SEIKA: Something crazy… Hm. (thinks) How’s this? Instead of crazy, there was a happy image I saw, where a fan cried during the entire live, and I even got emotional seeing that. Also, because I like reading, there were fans that gave me several rare books, I was very happy about it.

FUGA: There hasn’t been any craziness that surprised me, so I’m looking forward to something next time… crazy is okay, just no trouble.

purple SKY: Why did you choose to record an album in English? (2009′s “Through your tears”)

YASHA: Since we started releasing albums overseas, we felt it would be easier to convey the world of our music in English instead of Japanese.

FUGA: Usually we have Japanese lyrics, but to support the overseas release, we decided to make the English version.

KEN: Because we wanted an even bigger audience to know TAIA’s music, English was the best way.

SEIKA: Just like YASHA mentioned when you asked the origin of our band’s name, TAIA has the collective idea of “treasuring the Japanese language, be particular about it.” It’s because we want to convey the world view in those lyrics to our listeners.
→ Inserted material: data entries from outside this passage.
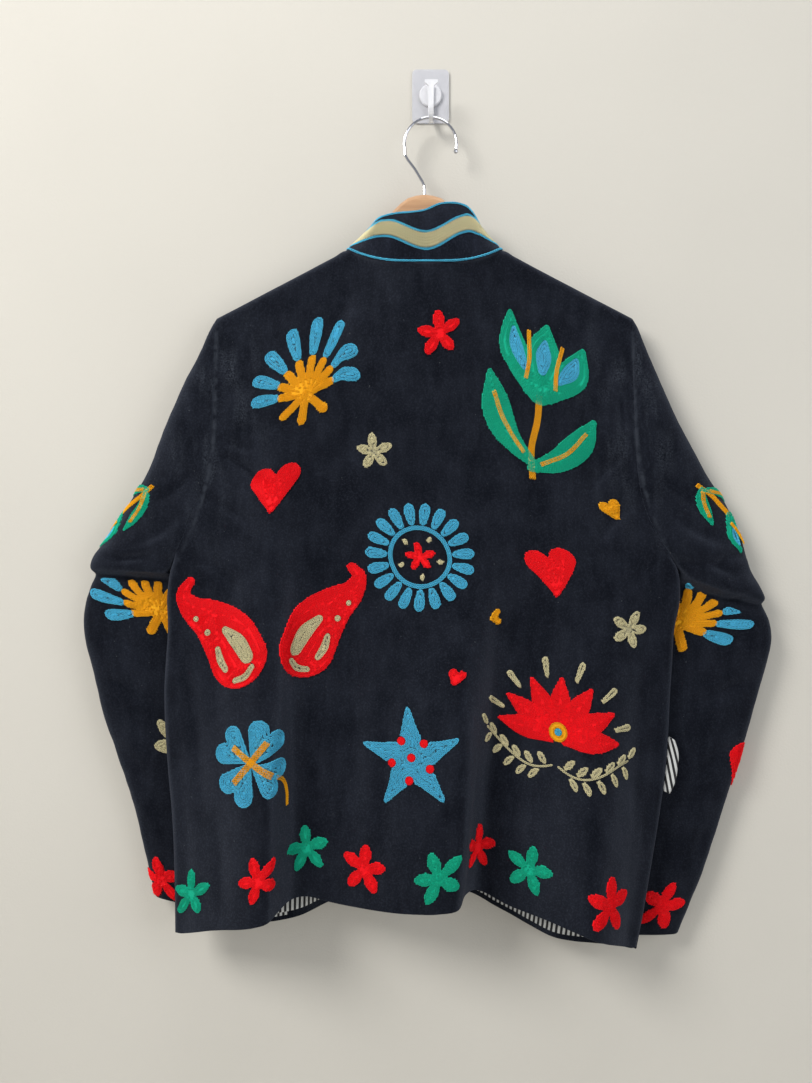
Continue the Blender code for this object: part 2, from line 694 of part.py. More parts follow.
def pocket_bag(material):
    """The edge of the pocket bag that peeps out of the right side seam."""
    rows, columns = 7, 6
    first, last = POCKET_ENDS
    points = np.zeros((rows, columns, 3))
    for i in range(rows):
        t = i / (rows - 1)
        z = POCKET["top"] + (POCKET["foot"] - POCKET["top"]) * t
        swell = POCKET["reach"] * math.sin(math.pi * (first + (last - first) * t)) ** POCKET_ROUND
        for j in range(columns):
            v = j / (columns - 1)
            out = math.sin(math.pi * v)
            x = side("right", z) + (WALL + LINING) / 2 + SEAM - POCKET["tuck"]
            x += swell * out**POCKET_SQUARE
            apart = POCKET["mouth"] + POCKET["half"] * abs(math.sin(2 * math.pi * v))
            y = side("middle", z) + math.copysign(apart, v - 0.5)
            points[i, j] = (x, y, z - POCKET["sag"] * out)
    normals = grid_normals(points)
    if normals[rows // 2, columns // 2, 0] < 0:
        normals = -normals
    return wall("pocket_lining", points, normals, LINING, material)


def rounded_section(half_y, top, bottom, radius, steps=3):
    """Points of an upright rounded rectangle, as (y, z), for a slice of the hanger."""
    middle, half_z = (top + bottom) / 2, (top - bottom) / 2
    radius = min(radius, half_y - 0.05, half_z - 0.05)
    points = []
    for quarter, (sy, sz) in enumerate(((1, 1), (-1, 1), (-1, -1), (1, -1))):
        for i in range(steps + 1):
            angle = math.pi / 2 * (quarter + i / steps)
            y = sy * (half_y - radius) + radius * math.cos(angle)
            points.append((y, middle + sz * (half_z - radius) + radius * math.sin(angle)))
    return points


def tube(name, sections, material, sharp=math.radians(40)):
    """A closed solid through rings of points, with its two ends filled."""
    mesh = bmesh.new()
    rings = [[mesh.verts.new(np.array(p) * METRES) for p in ring] for ring in sections]
    count = len(rings[0])
    for a, b in zip(rings, rings[1:]):
        for j in range(count):
            k = (j + 1) % count
            mesh.faces.new((a[j], a[k], b[k], b[j]))
    mesh.faces.new(rings[0][::-1])
    mesh.faces.new(rings[-1])
    return finish_mesh(name, mesh, material, sharp)


def hanger_body(material):
    """Flat wooden hanger: slices along its arms, rounded at the edges and the ends."""
    places = column(WOOD, WOOD_COLUMNS, "d")
    tops, bottoms = column(WOOD, WOOD_COLUMNS, "top"), column(WOOD, WOOD_COLUMNS, "bottom")
    stations = [0, 9, 18, 26, 35, 44, 53, 66, 86, 118, 150, 178, 200]
    ends = ((207, 0.93), (213, 0.75), (217, 0.5), (HANGER_END, 0.2))
    sections = []
    for d in [-d for d in stations[:0:-1]] + stations:
        top, bottom = smooth(places, tops, abs(d)), smooth(places, bottoms, abs(d))
        if abs(d) > NECK_HALF:
            top = min(top, shoulder_z(MIDDLE + d) - WOOD_BELOW)
        sections.append((d, top, bottom, HANGER_HALF))
    last_top, last_bottom = tops[-1], bottoms[-1]
    slope = (tops[-1] - tops[-2]) / (places[-1] - places[-2])
    for d, share in ends:
        middle = (last_top + last_bottom) / 2 + slope * (d - places[-1])
        half = (last_top - last_bottom) / 2 * share
        thick = HANGER_HALF * (0.55 + 0.45 * share)
        sections.append((d, middle + half, middle - half, thick))
        sections.insert(0, (-d, middle + half, middle - half, thick))
    rings = []
    for d, top, bottom, half_y in sections:
        ring = rounded_section(half_y, top, bottom, WOOD_ROUND)
        rings.append([(MIDDLE + d, HANGER_Y + y, z) for y, z in ring])
    return tube("hanger_body", rings, material)


def round_ring(centre, direction, radius, count=8):
    """Points of a circle about a path in the plane of the hanger."""
    dx, dz = direction
    ring = []
    for i in range(count):
        angle = 2 * math.pi * i / count
        out = radius * math.cos(angle)
        y = HANGER_Y + radius * math.sin(angle)
        ring.append((centre[0] + out * dz, y, centre[1] - out * dx))
    return ring


def wire_path():
    """Middle line of the wire hook, from its stem to its tip, as (x, z)."""
    cx, cz = HOOK_CENTRE
    stem = [(WIRE_X, WOOD["neck_top"][1] + SEAM), (WIRE_X, -110.0), (WIRE_X - 0.4, -105.5)]
    bend = [(WIRE_X - 2.6, -100.6), (-17.5, -87.5), (-25.0, -77.6), (-27.9, -72.6)]
    arc = []
    for i in range(21):
        angle = math.radians(192 - 204 * i / 20)
        arc.append((cx + HOOK_RADIUS * math.cos(angle), cz + HOOK_RADIUS * math.sin(angle)))
    return stem + bend + arc


def hanger_hook(material):
    """Chromed wire hook with its ball tip."""
    path = np.array(wire_path())
    directions = np.gradient(path, axis=0)
    directions /= np.linalg.norm(directions, axis=1, keepdims=True)
    rings = [round_ring(p, d, WIRE_RADIUS) for p, d in zip(path, directions)]
    tip, ahead = path[-1], directions[-1]
    for turn in (-50, -25, 0, 25, 50, 75):
        angle = math.radians(turn)
        centre = tip + ahead * WIRE_BALL * (1 + math.sin(angle))
        rings.append(round_ring(centre, ahead, WIRE_BALL * math.cos(angle)))
    return tube("hanger_hook", rings, material)


def plate_outline(width, height, corner, steps=4):
    """A rectangle with round corners, as (x, z)."""
    points = []
    for quarter, (sx, sz) in enumerate(((1, 1), (-1, 1), (-1, -1), (1, -1))):
        for i in range(steps + 1):
            angle = math.pi / 2 * (quarter + i / steps)
            x = sx * (width / 2 - corner) + corner * math.cos(angle)
            points.append((x, sz * (height / 2 - corner) + corner * math.sin(angle)))
    return points


def wall_plate(material):
    """Clear stick-on plate, its back face on the wall."""
    outline = plate_outline(*PLATE_SIZE, PLATE_CORNER)
    rings = [[(x, y, z) for x, z in outline] for y in (0.0, -PLATE_THICKNESS)]
    return tube("wall_plate", rings, material)


def wall_disc(material):
    """Round boss that carries the hook, with a softened rim."""
    start = PLATE_THICKNESS + SEAM
    soft = 1.0
    profile = ((0, DISC_RADIUS), (DISC_THICKNESS - soft, DISC_RADIUS), (DISC_THICKNESS, DISC_RADIUS - soft))
    sides = 28
    rings = []
    for depth, radius in profile:
        ring = []
        for i in range(sides):
            angle = 2 * math.pi * i / sides
            ring.append((radius * math.cos(angle), -start - depth, radius * math.sin(angle)))
        rings.append(ring)
    return tube("wall_disc", rings, material)


def wall_hook(material):
    """Clear J hook: a strip down the boss, round under the wire and up to a wide end."""
    root_y = -(PLATE_THICKNESS + DISC_THICKNESS + 2 * SEAM + CLIP_THICKNESS / 2)
    wire_z = HOOK_CENTRE[1] + HOOK_RADIUS - WIRE_RADIUS
    low = wire_z - SEAM - CLIP_THICKNESS / 2
    reach = CLIP_REACH + CLIP_THICKNESS / 2
    back_reach = root_y - HANGER_Y
    turn_z = low + reach
    path = [(root_y, 9.0, CLIP_WIDTH + 3), (root_y, 0.0, CLIP_WIDTH + 2), (root_y, turn_z, CLIP_WIDTH)]
    for i in range(1, 13):
        angle = math.pi * i / 12
        span = back_reach if angle < math.pi / 2 else reach
        path.append((HANGER_Y + span * math.cos(angle), turn_z - reach * math.sin(angle), CLIP_WIDTH))
    lip = HANGER_Y - reach
    path += [(lip, -8.0, CLIP_WIDTH - 0.5), (lip, -3.0, CLIP_WIDTH + 1)]
    path += [(lip, 0.5, CLIP_TEE), (lip, 3.5, CLIP_TEE)]
    line = np.array([(y, z) for y, z, _ in path])
    ahead = np.gradient(line, axis=0)
    ahead /= np.linalg.norm(ahead, axis=1, keepdims=True)
    rings = []
    for (y, z, width), (dy, dz) in zip(path, ahead):
        ring = []
        for sx, st in ((1, 1), (1, -1), (-1, -1), (-1, 1)):
            thick = st * CLIP_THICKNESS / 2
            ring.append((sx * width / 2, y + dz * thick, z - dy * thick))
        rings.append(ring)
    return tube("wall_hook", rings, material)


def materials():
    """One plain finish for each kind of surface."""
    made = {}
    for name, (red, green, blue, roughness, metallic) in COLOURS.items():
        material = bpy.data.materials.new(name)
        material.use_nodes = True
        shader = material.node_tree.nodes["Principled BSDF"]
        shader.inputs["Base Color"].default_value = (red, green, blue, 1)
        shader.inputs["Roughness"].default_value = roughness
        shader.inputs["Metallic"].default_value = metallic
        made[name] = material
    return made


def main():
    """Build every piece of the jacket and what holds it up."""
    for item in list(bpy.data.objects):
        bpy.data.objects.remove(item)
    finish = materials()
    back = panel_grid("back")
    front_left = panel_grid("front_left")
    front_right = panel_grid("front_right")
    wall("back", *back, WALL, finish["velvet"])
    wall("front_left", *front_left, WALL, finish["velvet"])
    wall("front_right", *front_right, WALL, finish["velvet"])
    left = sleeve_grid(UPPER_LEFT, LOWER_LEFT, -1, back, front_left)
    right = sleeve_grid(UPPER_RIGHT, LOWER_RIGHT, 1, back, front_right)
    wall("sleeve_left", *left, WALL, finish["velvet"], closed_from=len(UPPER_LEFT))
    wall("sleeve_right", *right, WALL, finish["velvet"], closed_from=len(UPPER_RIGHT))
    wall("collar", *collar_grid(back, front_left, front_right), WALL, finish["collar_velvet"])
    hem_band(front_left, finish["striped_cotton"], "lining_front_left")
    hem_band(front_right, finish["striped_cotton"], "lining_front_right")
    pocket_bag(finish["striped_cotton"])
    hanger_body(finish["wood"])
    hanger_hook(finish["chrome"])
    wall_plate(finish["clear"])
    wall_disc(finish["clear"])
    wall_hook(finish["clear"])


main()
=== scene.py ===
"""Looks of an embroidered velvet jacket that hangs, back to the viewer, on a wall hook.

Frame: +Z is up, the wall is the plane y = 0, and the jacket hangs on its -Y side. Sizes
and tables are in millimetres, and each mesh is scaled to metres when it is made. Left and
right are the wearer's: the wearer's left is at -X.
"""

from __future__ import annotations

import logging
import math
from dataclasses import dataclass, field, replace
from enum import Enum
from typing import Callable, Sequence

import bmesh
import bpy
import numpy as np
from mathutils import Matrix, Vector

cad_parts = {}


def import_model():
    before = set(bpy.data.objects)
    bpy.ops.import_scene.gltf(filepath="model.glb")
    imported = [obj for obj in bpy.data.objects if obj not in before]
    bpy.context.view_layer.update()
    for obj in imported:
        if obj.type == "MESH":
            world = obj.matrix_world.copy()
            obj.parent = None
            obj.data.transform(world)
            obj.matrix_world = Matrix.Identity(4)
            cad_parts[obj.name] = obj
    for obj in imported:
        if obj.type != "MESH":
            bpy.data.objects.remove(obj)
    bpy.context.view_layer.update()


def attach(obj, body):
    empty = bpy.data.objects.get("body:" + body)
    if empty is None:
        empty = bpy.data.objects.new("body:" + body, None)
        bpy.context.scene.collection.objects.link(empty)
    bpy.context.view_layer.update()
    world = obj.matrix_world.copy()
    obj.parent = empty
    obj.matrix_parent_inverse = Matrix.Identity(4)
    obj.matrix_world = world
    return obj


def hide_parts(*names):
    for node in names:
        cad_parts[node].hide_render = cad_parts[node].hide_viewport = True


LOG = logging.getLogger("jacket")
METRES = 0.001
BODY = "root"
Triple = tuple[float, float, float]
Material = bpy.types.Material

# A smooth curve holds back where it turns past this cosine, by this share
CORNER_COSINE = 0.3
CORNER_SLOPE = 0.1

# Cloth grids: rim's height, rows that keep their edge's facing, bare margin, least step
RIM_SOFTNESS = 0.5
EDGE_BLEND = 3
EDGE_MARGIN = 1
SHORTEST_STEP = 0.3

# Least share of a normal that faces a side, step of a stem's line, and a distance past all
FACING = 0.05
LINE_STEP = 1.5
FAR = 1e3

# Side outline: height, the two visible edges, the middle of the edge and half its opening
SIDE_COLUMNS = ("z", "left", "right", "middle", "half")
SIDE = {
    "tip": (-250, -230, 216, -21.0, 7.5),
    "hanger_end": (-288, -230.5, 215.7, -21.2, 7.7),
    "upper_armhole": (-330, -231, 215.5, -25.0, 8.2),
    "chest": (-385, -233.5, 216.3, -30.0, 8.2),
    "low_armhole": (-425, -241, 219.0, -33.0, 8.0),
    "armhole_turn": (-457, -252, 226.0, -36.0, 7.5),
    "armhole_foot": (-486, -262.5, 239.5, -38.0, 7.0),
    "underarm": (-516, -275, 259, -40.0, 6.0),
    "ribs": (-588, -278.5, 256, -40.5, 5.5),
    "waist": (-648, -282, 252, -41.0, 5.5),
    "pocket": (-724, -278.5, 247.5, -41.5, 6.0),
    "hip": (-786, -273, 239, -42.5, 6.5),
    "low_hip": (-833, -271, 231, -43.5, 7.0),
    "hem": (-903, -269.5, 218.5, -45.0, 8.0),
    "corner": (-921, -269.5, 215.0, -45.0, 8.0),
}

# Hem line: place across, height of the back's hem and of the fronts' hem
HEM_COLUMNS = ("x", "back", "front")
HEM = {
    "left_corner": (-270, -903, -903),
    "left_pipe": (-226, -887, -900),
    "left_crest": (-180, -873, -895),
    "left_valley": (-142, -858.5, -889),
    "left_middle": (-100, -863, -878),
    "middle": (-30, -865, -866),
    "centre_pipe": (12, -860, -866),
    "right_valley": (36, -852.5, -870),
    "right_middle": (80, -869, -893),
    "right_pipe": (130, -881.5, -911),
    "right_crest": (178, -898, -917),
    "right_corner": (215, -920, -920),
}

# Hanging folds: where the crest runs, its two widths, its depth and how far it leans over
PIPE_COLUMNS = ("top", "foot", "start", "full", "left", "right", "depth", "lean")
BACK_PIPES = {
    "left": (-168, -178, -370, -820, 64, 25, 42, 9),
    "centre": (60, 3, -400, -830, 112, 25, 50, 13),
    "right": (196, 160, -430, -860, 70, 38, 36, 0),
    "left_shoulder": (-150, -196, -215, -330, 26, 34, 5, 2),
    "right_shoulder": (128, 176, -215, -330, 34, 26, 5, -2),
}
FRONT_PIPES = {
    "left": (-88, -70, -420, -820, 30, 26, 5, 0),
    "right": (70, 58, -420, -820, 26, 30, 5, 0),
}

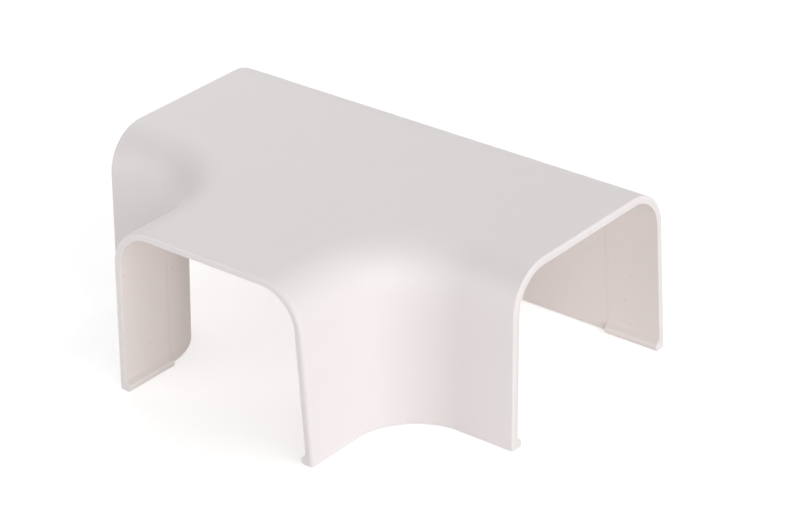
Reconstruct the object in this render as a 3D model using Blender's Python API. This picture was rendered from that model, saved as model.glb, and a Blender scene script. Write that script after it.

There are quite a few places where the Japanese nuance is changed during translation, but it’d be great if people around the world could feel and understand the lyrical world as we intend it to be.

purple SKY: What are your plans for 2011?

YASHA: Right now we’re straightening out some songs we didn’t have time to record in 2010, so we’d like to hurry and finish the job so we can announce the album release.

TAKA: Yes, album production!

URA: We’re all thinking about that right now. Then we’d like to deliver energy and happiness to all parts of Japan with our album!

FUGA: In 2010, we had lots of lives in Japan so we didn’t have much time for album production. We want to take our time in 2011, gather everything up, and release our album. Look for it!